Norman Mailer
Die Nackten und die Toten
Originaltitel: The Naked and the Dead
Norman Mailer gehört zu den großen amerikanischen Autoren, die den Zweiten Weltkrieg beschrieben und mit dem Mythos dieses Krieges als guten und gerechten Krieg gebrochen haben. Der Autor beschreibt eine Kampagne auf einer fiktiven Pazifikinsel. Der Kampf der US-Army ist in der Tat wenig heroisch und die Soldaten keine Helden. Ihre Gedanken sind eher von der Lust auf Frauen und Alkohol und dem Überlebenstrieb geprägt, als von heldenmütiger Kriegsbegeisterung. Kämpfe werden in dem Roman kaum beschrieben, der Alltag der Männer besteht eher aus Langeweile, Streitigkeiten und Machtkämpfen untereinander und harter Arbeit. Norman Mailer ist mal als der Autor beschrieben worden, der am besten in der Lage sei, vollkommene körperliche und seelische Erschöpfung zu beschreiben.

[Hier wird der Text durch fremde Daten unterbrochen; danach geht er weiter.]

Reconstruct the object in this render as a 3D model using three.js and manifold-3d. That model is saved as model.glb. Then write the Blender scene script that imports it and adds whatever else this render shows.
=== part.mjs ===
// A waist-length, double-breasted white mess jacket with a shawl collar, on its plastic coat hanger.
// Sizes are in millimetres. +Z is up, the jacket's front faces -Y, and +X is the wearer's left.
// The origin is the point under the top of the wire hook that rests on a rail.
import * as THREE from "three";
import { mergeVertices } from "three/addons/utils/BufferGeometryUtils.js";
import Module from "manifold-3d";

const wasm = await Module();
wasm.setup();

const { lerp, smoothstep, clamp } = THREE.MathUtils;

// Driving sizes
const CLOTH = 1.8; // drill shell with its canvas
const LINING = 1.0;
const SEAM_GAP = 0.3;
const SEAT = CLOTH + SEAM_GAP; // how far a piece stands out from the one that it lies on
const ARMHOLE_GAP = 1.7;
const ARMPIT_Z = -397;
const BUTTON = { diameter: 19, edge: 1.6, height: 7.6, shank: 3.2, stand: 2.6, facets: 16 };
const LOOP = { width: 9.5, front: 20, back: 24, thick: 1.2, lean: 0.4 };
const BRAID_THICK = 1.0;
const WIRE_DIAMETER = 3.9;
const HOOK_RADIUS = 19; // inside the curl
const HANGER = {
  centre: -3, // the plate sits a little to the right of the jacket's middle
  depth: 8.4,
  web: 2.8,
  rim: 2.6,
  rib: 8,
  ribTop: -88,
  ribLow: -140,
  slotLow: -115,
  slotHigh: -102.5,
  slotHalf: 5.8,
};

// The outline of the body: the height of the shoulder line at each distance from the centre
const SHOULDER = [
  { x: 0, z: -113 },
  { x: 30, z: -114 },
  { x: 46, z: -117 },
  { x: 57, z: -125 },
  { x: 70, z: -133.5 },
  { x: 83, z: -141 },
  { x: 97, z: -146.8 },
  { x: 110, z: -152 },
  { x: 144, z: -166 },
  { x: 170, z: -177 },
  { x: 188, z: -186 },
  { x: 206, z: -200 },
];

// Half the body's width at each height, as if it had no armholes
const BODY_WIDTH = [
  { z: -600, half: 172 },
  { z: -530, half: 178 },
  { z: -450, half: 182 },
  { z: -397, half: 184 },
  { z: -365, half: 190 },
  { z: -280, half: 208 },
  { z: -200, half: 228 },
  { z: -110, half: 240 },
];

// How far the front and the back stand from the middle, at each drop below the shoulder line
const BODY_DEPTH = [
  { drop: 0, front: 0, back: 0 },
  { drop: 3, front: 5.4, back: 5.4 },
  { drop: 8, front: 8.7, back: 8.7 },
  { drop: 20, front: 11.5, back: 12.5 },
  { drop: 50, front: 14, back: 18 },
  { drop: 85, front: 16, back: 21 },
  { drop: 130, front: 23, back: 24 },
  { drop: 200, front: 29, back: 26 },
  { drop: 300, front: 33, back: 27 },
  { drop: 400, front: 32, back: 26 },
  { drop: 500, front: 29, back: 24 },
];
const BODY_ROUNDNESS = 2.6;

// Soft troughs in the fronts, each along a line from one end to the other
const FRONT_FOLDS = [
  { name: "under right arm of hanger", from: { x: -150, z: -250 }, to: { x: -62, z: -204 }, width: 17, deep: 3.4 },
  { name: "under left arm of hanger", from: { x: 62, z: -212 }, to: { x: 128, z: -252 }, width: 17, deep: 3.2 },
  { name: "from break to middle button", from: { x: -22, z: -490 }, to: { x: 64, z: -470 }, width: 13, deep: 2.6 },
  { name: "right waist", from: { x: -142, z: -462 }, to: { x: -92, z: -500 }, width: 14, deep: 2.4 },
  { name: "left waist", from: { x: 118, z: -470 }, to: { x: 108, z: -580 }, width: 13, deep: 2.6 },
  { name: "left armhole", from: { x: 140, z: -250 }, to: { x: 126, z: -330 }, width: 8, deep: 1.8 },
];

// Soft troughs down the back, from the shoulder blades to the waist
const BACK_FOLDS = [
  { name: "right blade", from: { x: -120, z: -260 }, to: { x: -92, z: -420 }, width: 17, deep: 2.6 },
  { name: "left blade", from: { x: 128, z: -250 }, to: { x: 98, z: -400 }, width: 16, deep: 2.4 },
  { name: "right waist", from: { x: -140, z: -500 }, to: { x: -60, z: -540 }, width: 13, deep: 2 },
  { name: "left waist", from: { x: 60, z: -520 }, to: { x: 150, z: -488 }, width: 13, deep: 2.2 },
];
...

Dem kann ich nur zustimmen, über Seiten und Seiten. Dementsprechen anstrengend ist das Lesen manchmal auch. Dazu trägt auch, dass nur wenige Charaktere im Buch sympathisch sind Obwohl Mailer sich eines psychologischen Realismus bedient, ausführlich auf die Gefühle und Gedanken der Protagonisten eingeht und ihr Leben vor dem Krieg beleuchtet, bleiben einem die Charaktere seltsam fern.
Am eindrücklichsten fand ich, wie Mailer das Funktionieren der Armee beschreibt. Er unschreibt dies mit der Metapher "Angstleiter", die die Soldaten dazu zwingt, Dinge zu tun, die ihnen vollkommen fremd sind. Und das ist nicht unbedingt das Töten, denn viele Charaktere finden darin eine beängstigende Befriedigung. Es ist vor allem die Fähigkeit den eigenen Körper über jede Grenze hinaus zu zwingen.

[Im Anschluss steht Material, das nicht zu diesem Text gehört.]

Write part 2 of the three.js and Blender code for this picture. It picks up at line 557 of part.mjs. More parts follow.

Die grundsätzliche Botschaft von Mailers Text mag seinerzeit neu und schockierend gewesen sein, nämlich, dass Krieg nicht gut sein kann und das die Umstände des Krieges zwangsläufig das Schlechteste im Menschen hervorbringt. Mittlerweile ist dies ein Allgemeinplatz. Trotzdem lohnt sich die Lektüre von Mailers Buch, wenig Autoren ist es gelungen, Krieg so nüchtern dazustellen und das Funktionieren einer Armee wie mit einem Seziermesser auseinander zu nehmen.